WHAT NEEDS TO BE DONE. Each record below should be repeated precisely as written.

··· INFORMATION PROVIDED

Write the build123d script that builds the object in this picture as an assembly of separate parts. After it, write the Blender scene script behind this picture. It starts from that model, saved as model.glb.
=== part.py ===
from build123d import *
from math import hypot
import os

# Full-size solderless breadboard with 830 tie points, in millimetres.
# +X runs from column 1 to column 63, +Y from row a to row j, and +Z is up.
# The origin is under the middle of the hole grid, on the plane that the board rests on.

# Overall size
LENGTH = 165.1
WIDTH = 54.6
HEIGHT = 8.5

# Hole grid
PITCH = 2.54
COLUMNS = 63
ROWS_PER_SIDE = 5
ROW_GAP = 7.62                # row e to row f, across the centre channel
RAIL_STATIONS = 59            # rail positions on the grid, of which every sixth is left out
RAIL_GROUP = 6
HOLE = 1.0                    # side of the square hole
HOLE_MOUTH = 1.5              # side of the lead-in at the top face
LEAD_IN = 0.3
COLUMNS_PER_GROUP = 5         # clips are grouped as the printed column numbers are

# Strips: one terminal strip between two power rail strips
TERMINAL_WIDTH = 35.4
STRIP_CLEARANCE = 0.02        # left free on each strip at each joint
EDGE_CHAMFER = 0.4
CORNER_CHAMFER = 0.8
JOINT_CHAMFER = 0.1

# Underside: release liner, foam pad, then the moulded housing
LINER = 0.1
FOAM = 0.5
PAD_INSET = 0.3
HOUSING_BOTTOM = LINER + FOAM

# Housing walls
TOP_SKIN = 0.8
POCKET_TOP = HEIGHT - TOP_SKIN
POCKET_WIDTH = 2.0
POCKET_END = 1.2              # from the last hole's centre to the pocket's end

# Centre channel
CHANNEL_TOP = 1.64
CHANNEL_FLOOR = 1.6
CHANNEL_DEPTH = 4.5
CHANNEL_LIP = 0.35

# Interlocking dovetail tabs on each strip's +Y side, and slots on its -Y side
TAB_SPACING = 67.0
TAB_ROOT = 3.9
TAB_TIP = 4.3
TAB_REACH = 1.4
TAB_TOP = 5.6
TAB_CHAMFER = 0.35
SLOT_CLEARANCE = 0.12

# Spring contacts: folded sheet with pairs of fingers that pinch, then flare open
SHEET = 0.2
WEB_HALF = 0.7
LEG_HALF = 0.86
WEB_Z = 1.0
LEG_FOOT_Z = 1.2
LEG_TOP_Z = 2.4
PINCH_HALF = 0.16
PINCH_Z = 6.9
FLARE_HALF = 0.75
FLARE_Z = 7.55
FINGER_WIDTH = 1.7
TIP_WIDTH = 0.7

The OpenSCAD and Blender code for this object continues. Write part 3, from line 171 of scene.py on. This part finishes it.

······

RIGHT ANSWER.
Write the build123d script that builds the object in this picture as an assembly of separate parts. After it, write the Blender scene script behind this picture. It starts from that model, saved as model.glb.
=== part.py ===
from build123d import *
from math import hypot
import os

# Full-size solderless breadboard with 830 tie points, in millimetres.
# +X runs from column 1 to column 63, +Y from row a to row j, and +Z is up.
# The origin is under the middle of the hole grid, on the plane that the board rests on.

# Overall size
LENGTH = 165.1
WIDTH = 54.6
HEIGHT = 8.5

# Hole grid
PITCH = 2.54
COLUMNS = 63
ROWS_PER_SIDE = 5
ROW_GAP = 7.62                # row e to row f, across the centre channel
RAIL_STATIONS = 59            # rail positions on the grid, of which every sixth is left out
RAIL_GROUP = 6
HOLE = 1.0                    # side of the square hole
HOLE_MOUTH = 1.5              # side of the lead-in at the top face
LEAD_IN = 0.3
COLUMNS_PER_GROUP = 5         # clips are grouped as the printed column numbers are

# Strips: one terminal strip between two power rail strips
TERMINAL_WIDTH = 35.4
STRIP_CLEARANCE = 0.02        # left free on each strip at each joint
EDGE_CHAMFER = 0.4
CORNER_CHAMFER = 0.8
JOINT_CHAMFER = 0.1

# Underside: release liner, foam pad, then the moulded housing
LINER = 0.1
FOAM = 0.5
PAD_INSET = 0.3
HOUSING_BOTTOM = LINER + FOAM

# Housing walls
TOP_SKIN = 0.8
POCKET_TOP = HEIGHT - TOP_SKIN
POCKET_WIDTH = 2.0
POCKET_END = 1.2              # from the last hole's centre to the pocket's end

# Centre channel
CHANNEL_TOP = 1.64
CHANNEL_FLOOR = 1.6
CHANNEL_DEPTH = 4.5
CHANNEL_LIP = 0.35

# Interlocking dovetail tabs on each strip's +Y side, and slots on its -Y side
TAB_SPACING = 67.0
TAB_ROOT = 3.9
TAB_TIP = 4.3
TAB_REACH = 1.4
TAB_TOP = 5.6
TAB_CHAMFER = 0.35
SLOT_CLEARANCE = 0.12

# Spring contacts: folded sheet with pairs of fingers that pinch, then flare open
SHEET = 0.2
WEB_HALF = 0.7
LEG_HALF = 0.86
WEB_Z = 1.0
LEG_FOOT_Z = 1.2
LEG_TOP_Z = 2.4
PINCH_HALF = 0.16
PINCH_Z = 6.9
FLARE_HALF = 0.75
FLARE_Z = 7.55
FINGER_WIDTH = 1.7
TIP_WIDTH = 0.7

The OpenSCAD and Blender code for this object continues. Write part 3, from line 171 of scene.py on. This part finishes it.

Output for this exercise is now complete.